*Written request*
From the first line of the data through the line containing "a round-topped back.", return each line exactly.
— BEGIN Record set —
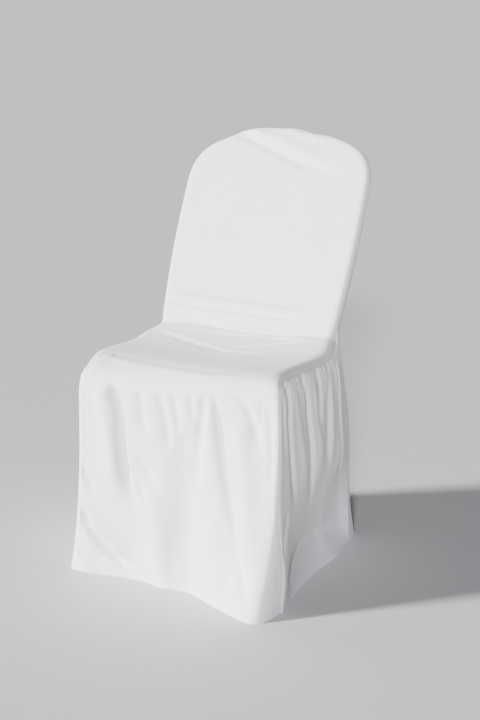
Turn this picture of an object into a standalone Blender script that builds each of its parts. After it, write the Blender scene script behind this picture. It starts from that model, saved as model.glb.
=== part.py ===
"""Fitted white cover for a stacking chair with a round-topped back.

Four cut pieces, each one sheet of cloth in the shape in which it hangs on the chair: the
main panel (inside back, seat and front skirt in one length), a gathered skirt on each
side, and the outside back. Metres, +Z up; the front faces -Y, the viewer's right is +X.

Every piece is worked out in the chair's own frame, centred on x = 0, and moved by
FRAME_SHIFT at the end, which puts the middle of the cover's box over the origin.
"""
import bpy
import numpy as np

# Cloth and sewing
CLOTH = 0.002            # thickness of the cloth
SEAM_GAP = 0.0003        # clear gap between two pieces along a seam
FRAME_SHIFT = (0.0, -0.0325, 0.0)

# Back: the seam round its edge lies on a plane that leans back, a little hollow
BACK_ZERO_Z = 0.46
BACK_FOOT_Z = 0.478      # where the back's columns end and the seat's rows begin
BACK_FOOT_Y = 0.138
BACK_LEAN = 0.459
BACK_HOLLOW = 0.053
BACK_HALF_WIDTH = 0.205
BACK_SPREAD = 0.11
BACK_TAPER = -0.224
SHOULDER_Z = 0.762       # above this the sides stop spreading and the round top begins
EDGE_ROLL = 0.013        # radius of the rounded edge, inside face to seam

# Round top of the back as the cover shows it, left shoulder to right: x and z
ROUND_TOP = (
    (-0.2178, 0.765), (-0.2150, 0.787), (-0.2070, 0.808), (-0.1945, 0.8255),
    (-0.1680, 0.844), (-0.1320, 0.859), (-0.0950, 0.8735), (-0.0590, 0.8785),
    (-0.0190, 0.8785), (0.0300, 0.877), (0.0710, 0.8675), (0.1090, 0.8625),
    (0.1420, 0.853), (0.1680, 0.8425), (0.1950, 0.8235), (0.2100, 0.802),
    (0.2160, 0.780), (0.2178, 0.757),
)

# Main panel below the back, by step: y and z of its face in the middle, its half width
# on the left and on the right, where its seam lies from the face (back and up), and how
# much higher the right side lies than the middle, the left as much lower
MAIN_SECTIONS = (
    (1, 0.1240, 0.4630, 0.2060, 0.2060, 0.0150, -0.0075, 0.0),
    (2, 0.1080, 0.4560, 0.2120, 0.2120, 0.0100, -0.0125, 0.0),
    (3, 0.0850, 0.4480, 0.2230, 0.2185, 0.0020, -0.0140, 0.0),
    (4, 0.0450, 0.4390, 0.2250, 0.2205, 0.0, -0.0125, 0.0),
    (5, 0.0000, 0.4375, 0.2235, 0.2195, 0.0, -0.0120, 0.0),
    (6, -0.0450, 0.4385, 0.2215, 0.2185, 0.0, -0.0120, 0.0),
    (7, -0.0900, 0.4400, 0.2190, 0.2180, 0.0, -0.0120, 0.0),
    (8, -0.1250, 0.4395, 0.2120, 0.2185, 0.0, -0.0115, 0.001),
    (9, -0.1550, 0.4350, 0.2055, 0.2205, 0.0020, -0.0105, 0.004),
    (10, -0.1800, 0.4220, 0.2015, 0.2240, 0.0040, -0.0070, 0.007),
    (11, -0.1935, 0.4010, 0.2035, 0.2290, 0.0055, -0.0030, 0.005),
    (12, -0.1970, 0.3740, 0.2050, 0.2325, 0.0050, 0.0, 0.002),
    (13, -0.1985, 0.3400, 0.2045, 0.2345, 0.0045, 0.0, 0.0),
    (14, -0.2010, 0.2850, 0.2030, 0.2365, 0.0050, 0.0, 0.0),
    (15, -0.2050, 0.2100, 0.2025, 0.2405, 0.0060, 0.0, 0.0),
    (16, -0.2095, 0.1200, 0.2050, 0.2480, 0.0060, 0.0, 0.0),
    (17, -0.2130, 0.0500, 0.2095, 0.2515, 0.0045, 0.0, 0.0),
    (18, -0.2150, 0.0000, 0.2140, 0.2505, 0.0, 0.0, 0.0),
)
CORNER_STEP = 10.5       # the seam turns down the front corner here
FALL_STEP = 12           # from here down the cloth hangs free of the seat's front edge
SEAT_ROLL = 0.024        # radius of the seat's rounded side edges
SKIRT_ROLL = 0.010
SEAT_HOLLOWS = ((0.0, -0.010, 0.130, 0.085, -0.006),)    # x, y, sizes and height

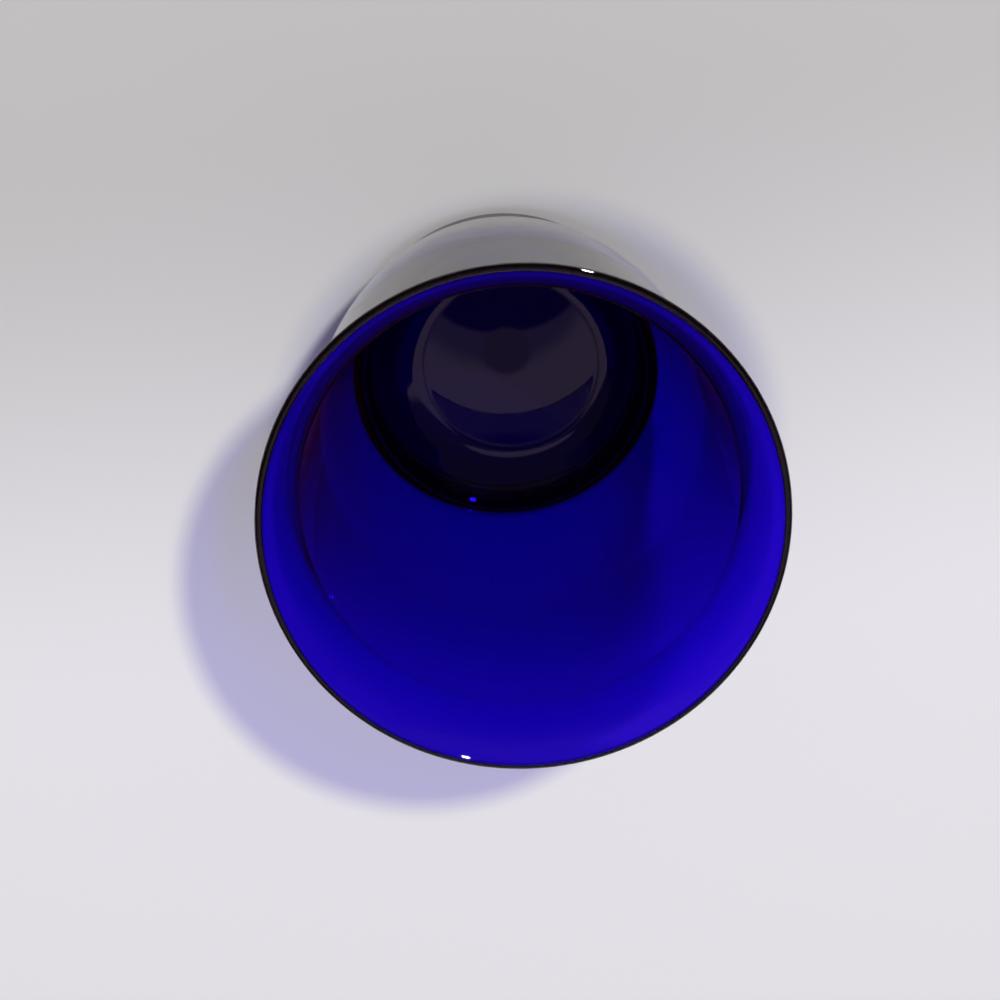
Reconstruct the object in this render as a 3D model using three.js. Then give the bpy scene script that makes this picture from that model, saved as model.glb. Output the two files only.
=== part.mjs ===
// Candle holder of cobalt-blue blown glass: an open bowl with a flared mouth, fused to a solid glass foot.
// Millimetres, +Z up. The origin is the centre of the underside, and the axis of the bowl is the Z axis.

import * as THREE from 'three';

// Driving dimensions
const HEIGHT = 108;
const MOUTH_RADIUS = 50;
const LIP_THICKNESS = 1.7;

// The outside narrows from the shoulder to the knee, and faster from the knee down. Its lowest stretch is the
// nearly upright edge of the foot, from the top of the heel to the heel.
const SHOULDER = { radius: 44.2, height: 98.5, rounding: 7 };
const KNEE = { radius: 39.55, height: 36, rounding: 18 };
const HEEL_TOP = { radius: 31.33, height: 2.2, rounding: 0.3 };
const HEEL = { radius: 31.2, height: 0, rounding: 0.4 };

// The inside follows the outside down to the inner heel. From there a cone of thick glass runs in to the edge
// of the floor, and a gentle slope from the edge to the rim of the flat part.
const INNER_SHOULDER = { radius: 42.4, height: 99, rounding: 6.5 };
const INNER_KNEE = { radius: 37.2, height: 36, rounding: 14 };
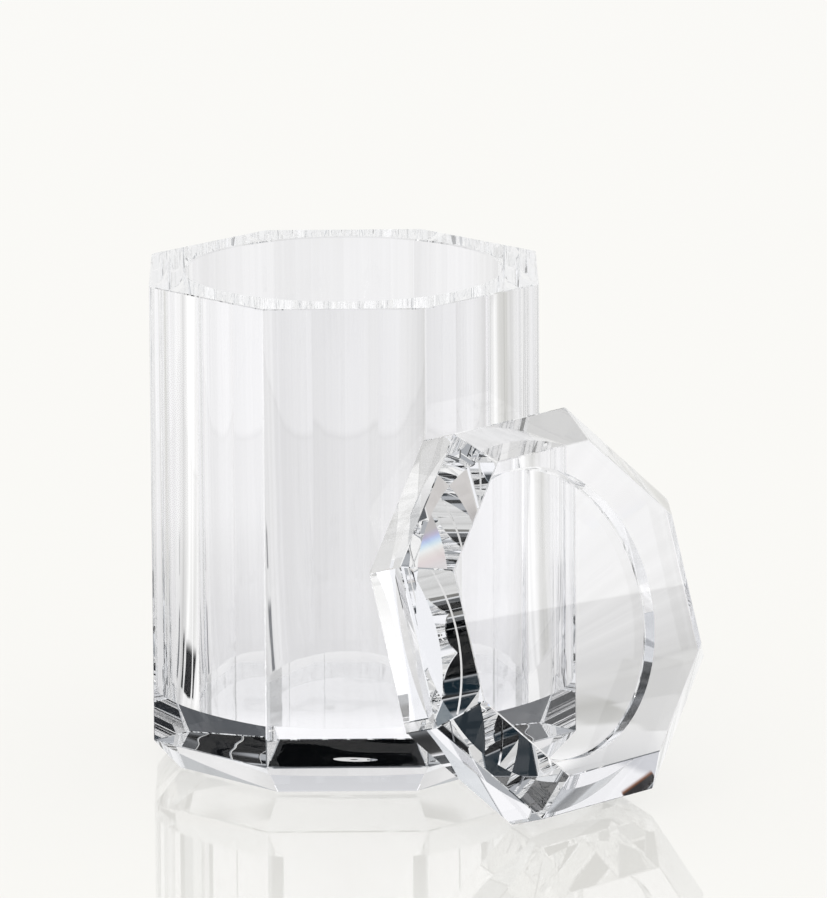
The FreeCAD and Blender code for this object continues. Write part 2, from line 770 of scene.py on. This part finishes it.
@dataclass(frozen=True)
class PaintedRays:
    """Fine rays of painted light and shade over the floor, running outwards as from a slatted
    blind.

    Attributes:
        fine: The rays straight behind the jar, over degrees.
        broad: The rays at its sides and before it.
        change: Azimuths between which fine gives way to broad, in degrees.
        strength: Strength of the fine rays.
        gain: How much stronger the broad ones are.
        start: Distances from the axis between which the rays set in.
    """

    fine: Noise = Noise(0.35, 4.0, 0.7)
    broad: Noise = Noise(0.14, 1.5, 0.6)
    change: tuple[float, float] = (18.0, 40.0)
    strength: float = 0.22
    gain: float = 0.68
    start: tuple[float, float] = (60 * MM, 110 * MM)

    def level(self, ground: Ground) -> Socket:
        """How much the rays lighten or darken the floor.

        Args:
            ground: The floor's nodes and measures.

        Returns:
            The change of level, around 0.
        """
        tree, turn = ground.tree, ground.along[Along.TURN]
        side = add_node(tree, MATH, {"operation": "ABSOLUTE"}, {0: turn}).outputs[0]
        aside = within(tree, (side, *self.change))
        # rays of painted light and shade, fine behind the jar and broad at its sides
        fine, broad = (add_node(tree, "ShaderNodeTexNoise", {
            "noise_dimensions": "1D", "Scale": noise.scale, "Detail": noise.detail,
            "Roughness": noise.roughness}, {"W": turn}).outputs[0]
            for noise in (self.fine, self.broad))
        rays = add_node(tree, "ShaderNodeMix", {"data_type": "FLOAT"},
                        {0: aside, 2: fine, 3: broad}).outputs[0]
        rays = add_node(tree, MATH, {"operation": "SUBTRACT", 1: 0.5}, {0: rays}).outputs[0]
        strength = add_node(tree, MATH, {
            "operation": "MULTIPLY_ADD", 1: self.gain, 2: self.strength}, {0: aside}).outputs[0]
        for factor in (strength, within(tree, (ground.along[Along.RADIUS], *self.start))):
            rays = add_node(tree, MATH, {"operation": "MULTIPLY"}, {0: rays, 1: factor}).outputs[0]
        return rays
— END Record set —
*Response below*
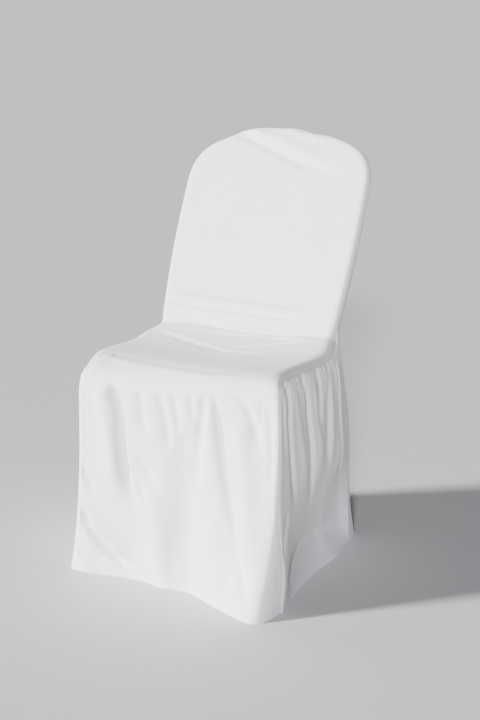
Turn this picture of an object into a standalone Blender script that builds each of its parts. After it, write the Blender scene script behind this picture. It starts from that model, saved as model.glb.
=== part.py ===
"""Fitted white cover for a stacking chair with a round-topped back.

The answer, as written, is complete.